Several theories have emerged to explain the findings, and some theories contradict others. One school of thought has attributed the better performance of stock markets in winter months to the willingness of people to take more risks when it is cold. Others have pointed to a more prosaic explanation: At least in Europe and North America, people tend to go on vacations during the summer.

Mark J. Kamstra, a finance professor at York University in Toronto, argued that seasonal variations in the markets might be linked with a psychological condition known as seasonal affective disorder, which is linked to diminished amounts of sunlight starting in the fall. Kamstra based his argument on a study he conducted that looked at the number of daylight hours and stock market performance in countries located at different latitudes -- where the amount of sunlight varies naturally. People with seasonal affective disorder tend to become depressed as the days grow shorter.

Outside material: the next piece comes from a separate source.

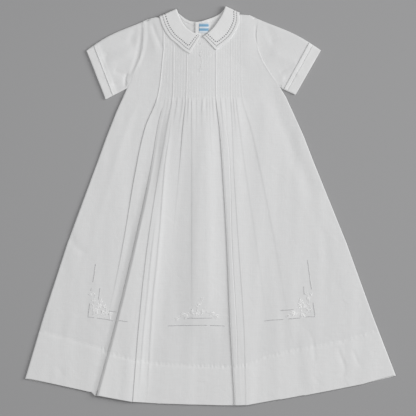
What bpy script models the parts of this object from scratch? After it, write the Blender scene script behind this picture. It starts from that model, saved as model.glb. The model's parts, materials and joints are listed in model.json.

Since people with depression are often risk-averse, he said, this might explain why markets do poorly in the fall. By November, however, nearly everyone who is going to get the disorder has gotten it (and presumably gotten out of the market) which is why Northern Hemisphere stock markets typically do better between December and February.

Ben Jacobsen, a finance professor at Massey University in Auckland, New Zealand, argued against that explanation, saying his own analysis does not support the theory. Besides, he added in an e-mail, if investors were making mistakes because of a disorder linked to a lack of sunshine, they "would probably be fighting it now using sun beds."

Hirshleifer said his study of 26 stock markets found that sunshine was the only factor that mattered, even in countries that were warm and sunny all year round.

"There is evidence on sunny days that people give larger tips in restaurants, while suicides go up on cloudy days," he said. On bright and cheerful days, people also tend to give more optimistic answers about how long they expect to live and whether their marriages will be stable or end in divorce, he said.

Given the transaction costs of buying and selling stocks, Hirshleifer said it is impractical to use sunshine as a stable investment strategy, although an investor who is planning to sell some stocks anyway might want to time the sale to a sunny day of the week instead of a cloudy day.

"The main lesson for investors is something broader," said Hirshleifer. "It is important to discount for your moods in making investment decisions."